If you’re a business owner, hiring an OCIO might be a smart move if your company can’t otherwise afford a full-time CIO. You’ll get the full benefits of a CIO without bringing one in-house. Your company may need the services of a CIO, but you’d be limiting your resources if you hired a full-time, salaried position.
If you’re a CIO, you might be considering a move to working for yourself full-time, rather than someone else. You can take on the role of a CIO without being on staff. You’ll be able to work for a company or a few companies while setting your own limits on what you can handle. You might also pair up with an agency that matches OCIOs with companies, similar to how freelancers might use agencies to find new clients to work with.

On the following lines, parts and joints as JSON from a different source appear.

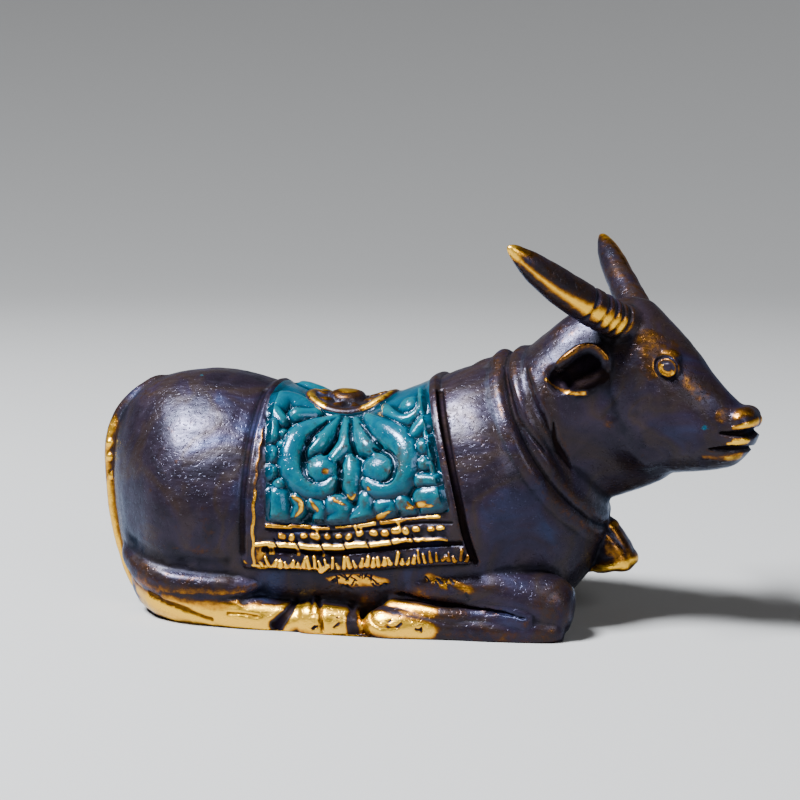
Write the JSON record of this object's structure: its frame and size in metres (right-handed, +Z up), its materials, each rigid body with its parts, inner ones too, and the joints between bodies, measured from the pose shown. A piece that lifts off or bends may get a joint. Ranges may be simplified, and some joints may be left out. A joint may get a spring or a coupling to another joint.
{
  "type": "nandi bull figure",
  "caption": "Small cast brass figure of a lying Nandi bull with a carved saddle cloth, collar and bell, in dark worn patina with a turquoise panel.",
  "frame": {"origin": "Middle of the underside: the centre of the bounding box in plan, at the height of the surface it lies on.", "axes": "+X runs along the body towards the muzzle, +Y is the bull's left side, +Z is up. The head is turned a little towards -Y."},
  "size_m": [0.14, 0.0562, 0.079],
  "materials": {
    "patinated_brass": "glossy blue-black patina, rubbed through to bright brass on ridges, horns and the lower legs; turquoise paint on the carved panel of the cloth"
  },
  "bodies": {
    "root": {"nandi_bull": "patinated_brass"}
  },
  "joints": []
}
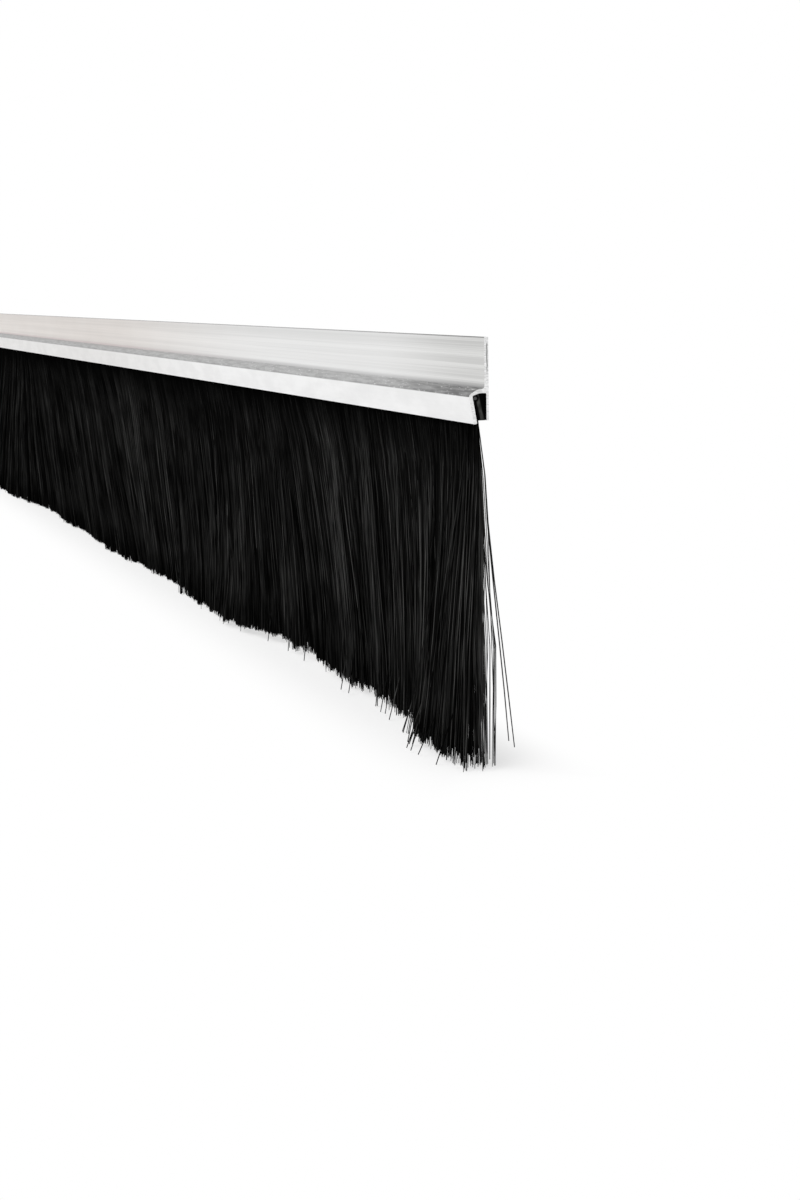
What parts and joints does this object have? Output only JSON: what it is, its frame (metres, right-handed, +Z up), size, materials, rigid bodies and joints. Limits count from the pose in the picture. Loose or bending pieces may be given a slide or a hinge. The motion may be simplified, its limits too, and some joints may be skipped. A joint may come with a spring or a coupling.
{
  "type": "door bottom brush",
  "caption": "Strip brush for a door's bottom edge: deep black filament skirt clamped in an aluminium h-shaped carrier with a flat fixing flange.",
  "frame": {"origin": "middle of the footprint of the filament tips, at the level of the tips", "axes": "+X along the strip towards the end that the picture shows, +Y towards the door that the flange is fixed to, +Z up"},
  "size_m": [0.914, 0.014, 0.1284],
  "materials": {
    "aluminium": "mill finish with fine draw lines along the strip",
    "wire": "plain drawn steel wire",
    "backing": "matt black extruded plastic",
    "filament": "black crimp-free nylon filament, satin"
  },
  "bodies": {
    "root": {"carrier_profile": "aluminium", "core_wire": "wire", "backing_strip": "backing", "bristles": "filament"}
  },
  "joints": []
}
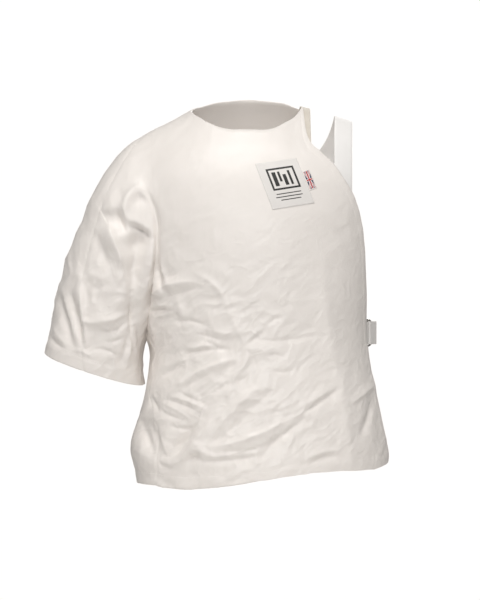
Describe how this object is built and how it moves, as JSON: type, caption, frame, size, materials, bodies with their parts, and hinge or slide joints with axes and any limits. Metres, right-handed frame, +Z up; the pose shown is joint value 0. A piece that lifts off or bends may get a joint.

- Whether you’re a business owner or personally looking to capitalize on smart investments, there’s a chance you’ll need to enlist the help of a professional. You can use SmartAsset’s financial planner matching tool to find an expert in your community. After you answer a few questions, you’ll get matched with several financial professionals near you. The matching tool can help you find an OCIO or even someone to help you navigate your assets and portfolio. Managing your finances can get complicated, so it’s important to find the help that’s right for you.
- Diversifying your portfolio is a major step in minimizing your investing risk. The more diverse your investments are, the less likely you’ll be hurt if one of your securities tanks. Remember that stocks are more volatile than other securities, and your risk tolerance may dictate how much money you devote to stocks. Your investment timeline also matters, like when you plan to withdraw your cash for things like retirement. The younger you are, the riskier you can afford to be. The older you are, the more likely you are to have your money in less volatile securities.